Feeling a need at that point for “some dispassionate advice,” Dr. Harwit began placing telephone calls to members of the Smithsonian Board of Regents. Furious that Dr. Harwit had gone around him, Secretary Heyman had the under secretary, Constance Newman, deliver the cease-and-desist order. On January 25, Secretary Heyman canceled the politicized exhibition.

Dr. Harwit managed to hang on for a few more months, but he was clearly alienated from the Smithsonian’s top officials. It had been “disheartening” that Secretary Heyman had said, upon taking office, that early exhibition scripts were “deficient.” The day after cancellation of the exhibit, Dr. Harwit says, the secretary cast a “pall” on museum morale by making the same statement to the assembled staff that he had made to the public. Secretary Heyman and Under Secretary Newman, he says, “were totally consumed with the issue of Congressional funding,” and that “with money the highest priority of the Institution, academic integrity began to take second place.”

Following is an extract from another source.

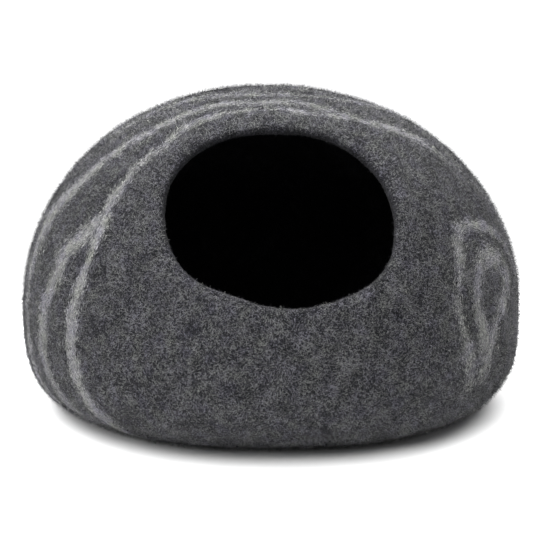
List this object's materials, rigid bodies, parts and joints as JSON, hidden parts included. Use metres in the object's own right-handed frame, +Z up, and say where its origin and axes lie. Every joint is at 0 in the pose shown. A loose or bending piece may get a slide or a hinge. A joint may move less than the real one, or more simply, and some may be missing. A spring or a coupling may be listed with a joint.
{
  "type": "felt cat cave",
  "caption": "Round cave bed for a cat in thick grey wool felt: a seamless low dome with a flat base and one wide mouth high on its front.",
  "frame": {"origin": "middle of the flat base, on the floor", "axes": "+Z up, the mouth faces -Y and upwards, +X to the right for someone facing the mouth"},
  "size_m": [0.4992, 0.4749, 0.319],
  "materials": {
    "wool_felt": "matte, heathered charcoal wet-felted wool with pale felted-in streaks"
  },
  "bodies": {
    "root": {"felt_shell": "wool_felt"}
  },
  "joints": []
}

Of all Dr. Harwit’s grievances against the Air Force Association–and the book is loaded with them–the one that seems to gravel him most is that we made copies of his plans and circulated them. The curators routinely sent review copies to their colleagues in Japan but fought hard to keep them away from critical eyes in the United States.

In this regard, there is one last surprise for Dr. Harwit.

He harps repeatedly on his belief that AFA, against his wishes, gave the news media and Congress copies of an exhibit script he sent to the executive director on January 31, 1994. For the record, if it matters, what we actually duplicated and distributed was a copy of the script that had come to Air Force Magazine from other sources two weeks previously. As Martin Harwit’s boss made a habit of reminding him, museum operations in the Harwit era leaked like a sieve.